The mention of clothes being part of these men’s booty is noteworthy. Maroons, whether they lived on the borderlands or in the hinterland, were constantly in search of clothes. Those who had left with only what they had on were hard pressed to replace their rags, as Edinbur Randall explained: “At length my clothes were nearly all scratched off by the brush and briars; my torn shirt and coarse blanket were the only pieces of clothing I had left.” After he escaped several times and was either caught or returned, Charles Thompson of Mississippi went to the woods in a piteous state: “I tore my already much-worn clothes almost in shreds,” he recalled, “and lacerated my flesh severely, especially on my arms and legs.” At best, the maroons who settled close to their homeplaces could get access to the clothes they had left behind before going to the woods. As planter Edward Thomas acknowledged, “At night they would leave their hiding places and sneak to their respective cabins to get a change of clothing from mother or wife.”
How quickly clothes could disintegrate and to what lengths a maroon could go to get his hands on a new set can be inferred by an ad posted in the summer of 1777 in the North Carolina Gazette. Two men, Dublin and Burr, were hired out to Richard Blackledge on February 12 and immediately escaped. Because they were “supposed to be lurking about committing many Acts of Felony,” they were outlawed. Anyone could legally shoot them on sight. Dublin, about thirty, was a newly arrived African who had “never since surrendered, or been taken.” Burr, sixteen and country-born, returned to Blackledge shortly after he left, but he was already “quite naked.” After being clothed, he escaped again.

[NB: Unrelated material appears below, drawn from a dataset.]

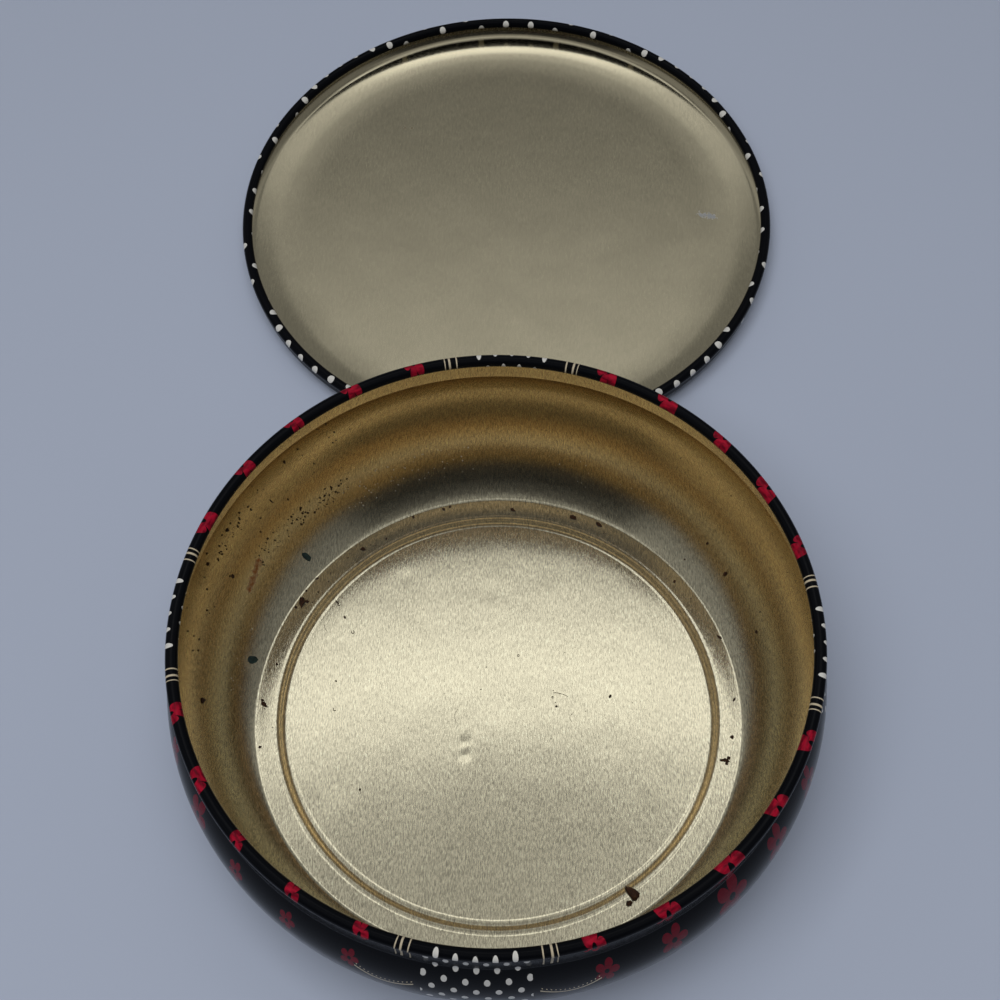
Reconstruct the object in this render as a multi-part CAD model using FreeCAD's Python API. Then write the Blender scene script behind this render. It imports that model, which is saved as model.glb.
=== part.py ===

The maroons’ shortage of clothes was so well-known that each time somebody ran away from the McWhorter plantation in Greene County, Georgia, Aunt Suke would go to the spring, ostensibly to do her laundry, but in reality to leave old clothes there for the fugitives. Clothes were hard to procure and the fact that maroons sometimes used sand in lieu of soap—also a rare item—to clean them did not help in their conservation.